On the way in this morning, Jethro Tull's "The Whistler" came up on random play, and I cranked it.
 
On-The-Bike: Yes, listening to "The Whistler" means that I am back to training, or "training," as the case may turn out. I've been reading and studying up, mostly Joe Friel's stuff, The Cyclist's Training Bible and things I find online. My goal, as in past years is to do well, or "well," at the Wilderness 101. (Long time readers may remember that last year, and the year before, I didn't even register, while in 2009 I had my only DNF ever at mile 89.) I'd like to break 10 hours, my target the last time I did it, but I think it's more realistic to say "my goal is to finish, and breaking 12 hours would be a bonus."
 
I think my biggest problem these past few years has been lack of time in the saddle: I should be putting in 400-500 hours a year, meaning I should be riding 5000-7500 miles a year. I've been doing about half that since 2009, and I think that things like that "time-crunched cyclist" plan were no substitute for chamois time. Unfortunately, finding time to train might be my biggest challenge -- I was thinking of starting my regimen next week, and so of course I am now scheduled to go on an emergency business trip next week...
 
Last night was the first step though: I did a towpath ride, one in which I did a simple test to find my lactate threshold -- 10 minutes warmup, followed by a 30 minute time trial. According to the Internet, my lactate threshold should be close to my average heart rate over the final 20 minutes of the time trial. The towpath was a muddy mess, there was creepy barking in the woods where I recently saw dogs kill a deer, and I took the road home, but I came home with a number: 159 beats per minute, close to my guess of "about 160."
 
Computing: So if we're talking training we're talking heart rate, and that means Garmin, maps and plenty of data crunching.
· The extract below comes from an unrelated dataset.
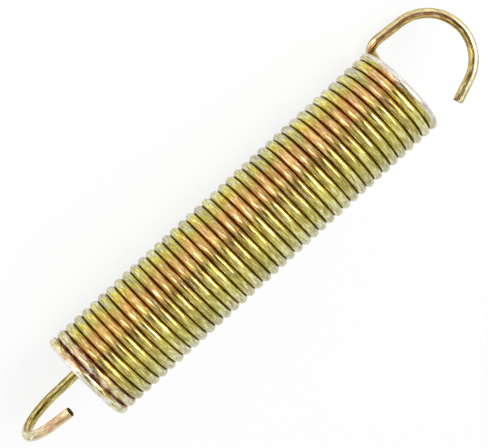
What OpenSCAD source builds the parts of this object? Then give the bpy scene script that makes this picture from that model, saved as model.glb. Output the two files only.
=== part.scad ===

I've found some Excel templates online, plus a few programs to extract HR data in spreadsheet-usable form from my Garmin's TCX file format, and I've broken out both PyTrainer and SportsTracker -- both of which work much better after that system upgrade -- but I have found no real, comprehensive, training analysis software for Linux (yet). Maybe Training Peaks? Strava?
 
I have, however, downloaded more mapping software.

1 comment:

hmk said...

Wow, that's a lot of comments.
Down 2 lbs. good. I remember Jethro Tull, Bowie etc from your 70's-80's.
Also Kiss & Queen & Aeroship (?)
That's creepy to see a pck of dogs kill a deer. for food or for the hunt?
Seems like lots of good resds. Your favorite. Me too, but I strained through The Story of Edgar Sawtelle." You might like it- for me it was interesting, lots of beautiful full descriptions and good writing style, just too long to cram by a local book club disc. I had to skip midway to last 100 pages (of 570).
Play is tomorrow & Sat. nts. Tonight is full dress rehearsal.
Then we will plan for anniv. trip & for spring/summer (anniv.) plans (K & A visit in July).
Have a good business trip & stay well.